What you have to do :: Both end lines count: copy exactly from the line that contains "const mushroom = new THREE.Group();" to the line that contains "points = [vertex.co", and only those lines.

* * *

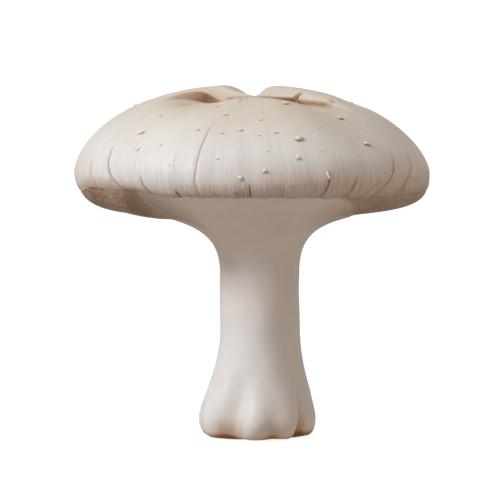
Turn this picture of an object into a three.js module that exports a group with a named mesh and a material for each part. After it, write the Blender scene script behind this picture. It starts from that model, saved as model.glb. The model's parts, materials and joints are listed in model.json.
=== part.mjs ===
// A fresh button mushroom standing on the flat cut of its foot: a broad cushioned cap with a rolled
// margin, and a pale stem that spreads under it. Millimetres, +Z up, the front faces -Y. The origin
// is on the resting surface, under the middle of the cap.
// A bearing is an angle seen from above, 0 at the front and growing towards +X.
import * as THREE from "three";

const degrees = THREE.MathUtils.degToRad;
const up = new THREE.Vector3(0, 0, 1);

// Cap, outside
const capWidth = 60; // left to right
const capDepth = 58.6; // front to back
const rimHeight = 45; // from the ground to the widest ring
const domeHeight = 14.6; // from the widest ring to the crest
const domePower = 2.3; // how long the crest stays level
const domeShoulder = 0.58; // how round the shoulder is
const crownLean = -0.8; // the crown stands this far to the right of the rim's middle
const skinInset = 0.85; // the skin's edge, in from the widest ring
const skinDrop = 2.4; // and down from it
const rollDepth = 3.6; // how steeply the rolled margin hangs from the skin's edge
const rollSlant = 1.3; // and how steeply it turns in
const rollReach = 4.5; // how far its underside runs level before it meets the stem

// Cleft across the crown, and the cleft that parts the two back lobes
const cleftSpan = 35; // the cross cleft's length, left to right
const cleftDepth = 2.2;
const cleftSetback = -3.2; // where it crosses the middle
const cleftSweep = 10.8; // how far its right end swings forward and its left end back
const cleftSlope = 5; // half width of its banks
const backCleftDepth = 2.3;
const backCleftWidth = 3.8;
const backCleftFrom = -3; // from the cross cleft
const backCleftTo = 20; // to where it has faded out, behind

// Stem
const stemDiameter = 13.5;
const stemOffset = 1.25; // the neck stands this far to the right of the cap's middle
const footOffset = 0.93; // and the foot this far
const footDiameter = 20.2; // at its widest
const footFace = 16.6; // diameter of the flat cut
const footBulge = 3.2; // height of the foot's widest ring
const footHeight = 18; // where the foot has narrowed to the stem
const neckDrop = 9.6; // the stem starts to spread this far below the flare's edge
const neckRise = 6.3; // and climbs this far before it bends outwards

// The stem's flare, the tongue that still holds the skin's edge at the front, and the seat in the cap
const flareDiameter = 33;
const flareDrop = 7.4; // from the widest ring down to the flare's edge
const flareReach = 0.63; // share of the spread over which the flare levels out
const flareFall = 0.16; // how steeply it reaches its edge
const tongueLip = 1.1; // the tongue stops this far inside the skin's edge
const tongueLeft = [degrees(-52), degrees(-42)]; // bearings where the tongue's left side starts and ends
const tongueRight = [degrees(35), degrees(78)]; // and its right side
const peakRise = 5.9; // the flare's middle above its edge
const seatGap = 0.3; // between the stem and the cap

// Valleys between the lobes of the foot: bearing, depth and the height where each fades out
const valleyWidth = degrees(11);
const footValleys = [
  { bearing: degrees(-127), depth: 1.3, height: 11 },
  { bearing: degrees(-80), depth: 0.8, height: 8 },
  { bearing: degrees(-28), depth: 1.35, height: 12 },
  { bearing: degrees(16), depth: 0.6, height: 6 },
  { bearing: degrees(54), depth: 1.4, height: 12.5 },
  { bearing: degrees(98), depth: 0.9, height: 9 },
  { bearing: degrees(141), depth: 1.2, height: 12 },
  { bearing: degrees(187), depth: 0.7, height: 7 },
];

// Facets
const columns = 72;
const domeRings = 16;
const edgeRings = 3;
const rollRings = 7;
const footRings = 8;
const neckRings = 4;
const flareRings = 9;

const outward = (bearing) => new THREE.Vector3(Math.sin(bearing), -Math.cos(bearing), 0);
const smooth = THREE.MathUtils.smoothstep;
const lerp = THREE.MathUtils.lerp;

// The point at a radius share of the cap's oval outline, at a height.
function onCap(bearing, share, inset, height) {
  const rim = new THREE.Vector3(
    (capWidth / 2) * Math.sin(bearing),
    (-capDepth / 2) * Math.cos(bearing),
    0,
  );
  return rim
    .multiplyScalar(share)
    .addScaledVector(outward(bearing), -inset)
    .setZ(height);
}

// How far the crown's clefts cut into the dome above a point.
function cleftAt(x, y) {
  const half = cleftSpan / 2;
  const across = (2 * x) / capWidth;
  const line = cleftSetback - cleftSweep * across * Math.abs(across);
  const fade = Math.max(0, 1 - (x / half) ** 4) ** 1.5;
  const cross = cleftDepth * fade * Math.exp(-(((y - line) / cleftSlope) ** 2));
  const along = smooth(y, backCleftFrom, 0) * (1 - smooth(y, backCleftTo / 2, backCleftTo));
  const back = backCleftDepth * along * Math.exp(-(Math.abs((2 * x) / backCleftWidth) ** 1.6));
  return Math.cbrt(cross ** 3 + back ** 3);
}

// The upper skin, from the widest ring (0) to the crown (1).
function domePoint(bearing, along) {
  const share = Math.cos((along * Math.PI) / 2);
  const rise = domeHeight * Math.max(0, 1 - share ** domePower) ** domeShoulder;
  const point = onCap(bearing, share, 0, rimHeight + rise);
  point.x += (crownLean * rise) / domeHeight;
  point.z -= cleftAt(point.x, point.y);
  return point;
}

// The skin below the widest ring, from its own edge, which is tucked in (0), to the widest ring (1).
function edgePoint(bearing, along) {
  const turn = ((1 - along) * Math.PI) / 2;
  const inset = skinInset * (1 - Math.cos(turn));
  return onCap(bearing, 1, inset, rimHeight - skinDrop * Math.sin(turn));
}

// 1 where the tongue holds the skin's edge, 0 where the margin has rolled clear of the stem.
function tongueAt(bearing) {
  const turned = THREE.MathUtils.euclideanModulo(bearing + Math.PI, 2 * Math.PI) - Math.PI;
  return turned < 0 ? smooth(turned, ...tongueLeft) : 1 - smooth(turned, ...tongueRight);
}

const flareHeight = rimHeight - flareDrop;

// The rim of the stem's flare.
function flareEdge(bearing) {
  const free = outward(bearing).multiplyScalar(flareDiameter / 2).setZ(flareHeight);
  const held = onCap(bearing, 1, skinInset + tongueLip, rimHeight - skinDrop - seatGap);
  return free.lerp(held, tongueAt(bearing));
}

// The rim of the cap's seat, one gap above the flare's rim and one gap outside it, square to it.
function seatEdge(bearing) {
  const step = (2 * Math.PI) / columns;
  const runs = flareEdge(bearing + step).sub(flareEdge(bearing - step));
  const away = runs.cross(up).setZ(0).normalize();
  return flareEdge(bearing).addScaledVector(away, seatGap).addScaledVector(up, seatGap);
}

// The peak of the flare, and with a gap the top of the seat over it.
const peak = (gap) => new THREE.Vector3(0, 0, flareHeight + peakRise + gap);

// The rolled margin, from the seat (0) to the skin's edge (1).
function rollPoint(bearing, along) {
  const from = seatEdge(bearing);
  const to = edgePoint(bearing, 0);
  const size = from.distanceTo(to) / ((capWidth - flareDiameter) / 2);
  const reach = from.clone().addScaledVector(outward(bearing), rollReach * size);
  const hang = to
    .clone()
    .addScaledVector(up, -rollDepth * size)
    .addScaledVector(outward(bearing), -rollSlant * size);
  return new THREE.CubicBezierCurve3(from, reach, hang, to).getPoint(along);
}

// How far the valleys between the foot's lobes cut in.
function valleyAt(bearing, height) {
  let depth = 0;
  for (const valley of footValleys) {
    const away = Math.abs(bearing - valley.bearing) % (2 * Math.PI);
    const angle = Math.min(away, 2 * Math.PI - away);
    const fade = 1 - smooth(height, footBulge, valley.height);
    depth += valley.depth * fade * Math.exp(-((angle / valleyWidth) ** 2));
  }
  return depth;
}

// The foot's outline, from the edge of the flat cut up to the stem.
const footOutline = new THREE.CurvePath();
footOutline.add(
  new THREE.CubicBezierCurve(
    new THREE.Vector2(footFace / 2, 0),
    new THREE.Vector2(lerp(footFace, footDiameter, 0.65) / 2, footBulge * 0.1),
    new THREE.Vector2(footDiameter / 2, footBulge / 2),
    new THREE.Vector2(footDiameter / 2, footBulge),
  ),
);
footOutline.add(
  new THREE.CubicBezierCurve(
    new THREE.Vector2(footDiameter / 2, footBulge),
    new THREE.Vector2(footDiameter / 2, footBulge * 2),
    new THREE.Vector2(stemDiameter / 2, lerp(footBulge, footHeight, 0.5)),
    new THREE.Vector2(stemDiameter / 2, footHeight),
  ),
);

const neckHeight = flareHeight - neckDrop;

function stemPoint(bearing, radius, height) {
  const lean = lerp(footOffset, stemOffset, smooth(height, 0, footHeight));
  const point = outward(bearing).multiplyScalar(radius - valleyAt(bearing, height));
  return point.add(new THREE.Vector3(lean, 0, height));
}

function footPoint(bearing, along) {
  const outline = footOutline.getPoint(along);
  return stemPoint(bearing, outline.x, outline.y);
}

const neckPoint = (bearing, along) =>
  stemPoint(bearing, stemDiameter / 2, lerp(footHeight, neckHeight, along));

// The flare, from the neck (0) to its rim (1).
function flarePoint(bearing, along) {
  const from = neckPoint(bearing, 1);
  const to = flareEdge(bearing);
  const spread = to.clone().sub(from).setZ(0);
  const rise = from.clone().addScaledVector(up, neckRise);
  const level = to
    .clone()
    .addScaledVector(spread, -flareReach)
    .addScaledVector(up, -flareFall * spread.length());
  return new THREE.CubicBezierCurve3(from, rise, level, to).getPoint(along);
}

// Rings of one stretch of a body. A ring is a function of the bearing alone; place is given the
// bearing and how far along the stretch the ring lies, the last one at 1.
const rings = (count, place) =>
  Array.from({ length: count }, (_, i) => (bearing) => place(bearing, (i + 1) / count));

// A body turned on a lathe, from its lower pole to its upper one, then drawn out ring by ring.
function body(name, bodyRings, material) {
  const last = bodyRings.length - 1;
  const profile = bodyRings.map((_, i) => new THREE.Vector2(Math.sin((Math.PI * i) / last), i));
  profile[last].x = 0;
  const geometry = new THREE.LatheGeometry(profile, columns);
  const position = geometry.getAttribute("position");
  for (let column = 0; column <= columns; column++) {
    const bearing = (2 * Math.PI * (column % columns)) / columns;
    bodyRings.forEach((ring, i) => {
      position.setXYZ(column * bodyRings.length + i, ...ring(bearing));
    });
  }
  geometry.computeVertexNormals();
  const mesh = new THREE.Mesh(geometry, material);
  mesh.name = name;
  return mesh;
}

const cap = body(
  "cap",
  [
    () => peak(seatGap),
    (bearing) => rollPoint(bearing, 0),
    ...rings(rollRings, rollPoint),
    ...rings(edgeRings, edgePoint),
    ...rings(domeRings, domePoint),
  ],
  new THREE.MeshStandardMaterial({ color: 0xe6dfd4, roughness: 0.55, metalness: 0 }),
);

const stem = body(
  "stem",
  [
    () => new THREE.Vector3(footOffset, 0, 0),
    (bearing) => footPoint(bearing, 0),
    ...rings(footRings, footPoint),
    ...rings(neckRings, neckPoint),
    ...rings(flareRings, flarePoint),
    () => peak(0),
  ],
  new THREE.MeshStandardMaterial({ color: 0xe0dad0, roughness: 0.5, metalness: 0 }),
);

const mushroom = new THREE.Group();
mushroom.name = "button_mushroom";
mushroom.add(cap, stem);

export default mushroom;
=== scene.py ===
"""A fresh button mushroom standing on the flat cut of its foot.

The cap is a skin over a rolled margin, and the stem spreads under it into a flare. Every piece is a
surface worked out on a grid of bearings and rings. Shape functions work in millimetres, with +Z up and
the front towards -Y. A bearing is an angle seen from above, 0 at the front and growing towards +X.
Left and right are as seen from the front.
"""

import json

import bpy
import numpy as np
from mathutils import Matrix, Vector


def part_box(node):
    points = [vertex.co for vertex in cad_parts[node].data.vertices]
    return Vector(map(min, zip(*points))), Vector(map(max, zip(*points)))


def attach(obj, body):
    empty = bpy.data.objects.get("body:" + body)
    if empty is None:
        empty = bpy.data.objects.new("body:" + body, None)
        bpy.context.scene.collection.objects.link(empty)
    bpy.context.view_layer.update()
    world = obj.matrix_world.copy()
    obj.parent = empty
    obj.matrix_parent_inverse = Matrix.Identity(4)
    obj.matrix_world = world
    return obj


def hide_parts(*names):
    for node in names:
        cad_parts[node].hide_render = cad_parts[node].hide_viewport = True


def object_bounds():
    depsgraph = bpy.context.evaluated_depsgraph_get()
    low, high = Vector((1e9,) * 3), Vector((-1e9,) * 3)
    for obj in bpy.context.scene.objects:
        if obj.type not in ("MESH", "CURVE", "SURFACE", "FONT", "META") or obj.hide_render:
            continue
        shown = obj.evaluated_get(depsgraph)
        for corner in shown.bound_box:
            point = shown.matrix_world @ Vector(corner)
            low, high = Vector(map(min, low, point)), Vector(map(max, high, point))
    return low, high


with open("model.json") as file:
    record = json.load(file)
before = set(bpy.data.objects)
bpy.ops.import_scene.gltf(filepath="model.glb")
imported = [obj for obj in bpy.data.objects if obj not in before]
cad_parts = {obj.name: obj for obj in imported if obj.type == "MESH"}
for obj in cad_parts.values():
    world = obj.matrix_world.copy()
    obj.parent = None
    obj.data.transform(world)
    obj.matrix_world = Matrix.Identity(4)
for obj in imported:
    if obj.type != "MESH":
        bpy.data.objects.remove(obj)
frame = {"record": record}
cad_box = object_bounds()

MM = 0.001

# Sizes that the CAD model settles, in mm
SEAT_GAP = 0.3  # the cap's seat stands this far over the flare's rim
FLARE_DROP = 7.4  # from the cap's widest ring down to the flare's rim
cap_low, cap_high = (np.array(corner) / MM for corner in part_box("cap"))
HALF_WIDTH, HALF_DEPTH = (cap_high - cap_low)[:2] / 2
FLARE_HEIGHT = cap_low[2] - SEAT_GAP
RIM_HEIGHT = FLARE_HEIGHT + FLARE_DROP  # the cap's widest ring
FOOT_OFFSET = frame["record"]["mounts"][0]["pos_m"][0] / MM

# The cap
DOME_HEIGHT = 14.6
DOME_POWER = 2.35  # how long the crest stays level
DOME_SHOULDER = 0.64  # how round the shoulder is
CROWN_LEAN = -0.8  # the crown stands this far to the right of the rim's middle
CURL_DEPTH = 1.8  # how far the skin curls under at the front
CURL_HEIGHT = 9.0  # and over what height
SPLIT_RADIUS = 28  # where the distance across a split is measured
UNDER_RINGS = 3  # rings of the skin's flat underside
MARGIN_LENGTH = 13.4  # from the flare's rim to the skin's edge where the margin is rolled

# The stem
FLARE_RADIUS = 16.5
PEAK_RISE = 5.9  # the flare's closed middle above its rim
STEM_RADIUS = 6.7
STEM_OFFSET = 1.25  # the neck stands this far to the right of the cap's middle
FOOT_RADIUS = 10.05  # at its widest
FOOT_FACE = 8.3  # radius of the flat cut
FOOT_BULGE = 3.2  # height of the foot's widest ring
FOOT_HEIGHT = 19.0  # where the foot has narrowed to the stem
NECK_HEIGHT = FLARE_HEIGHT - 9.6  # where the stem starts to spread

# Points in each ring
SKIN_COLUMNS = 576
MARGIN_COLUMNS = 720
STEM_COLUMNS = 560
WART_COLUMNS = 20

UP = np.array([0, 0, 1.0])


# ---------------------------------------------------------------- numbers and curves


def smooth(low, high, x):
    """0 below low, 1 above high, and 3t^2 - 2t^3 between them."""
    t = np.clip((x - low) / (high - low), 0, 1)
    return t * t * (3 - 2 * t)


def band(x, rise, fall):
    """Climbs smoothly from 0 to 1 between the two values of rise, and down again between those of fall."""
    return smooth(*rise, x) * (1 - smooth(*fall, x))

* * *

Response to this exercise ::
const mushroom = new THREE.Group();
mushroom.name = "button_mushroom";
mushroom.add(cap, stem);

export default mushroom;
=== scene.py ===
"""A fresh button mushroom standing on the flat cut of its foot.

The cap is a skin over a rolled margin, and the stem spreads under it into a flare. Every piece is a
surface worked out on a grid of bearings and rings. Shape functions work in millimetres, with +Z up and
the front towards -Y. A bearing is an angle seen from above, 0 at the front and growing towards +X.
Left and right are as seen from the front.
"""

import json

import bpy
import numpy as np
from mathutils import Matrix, Vector


def part_box(node):
    points = [vertex.co for vertex in cad_parts[node].data.vertices]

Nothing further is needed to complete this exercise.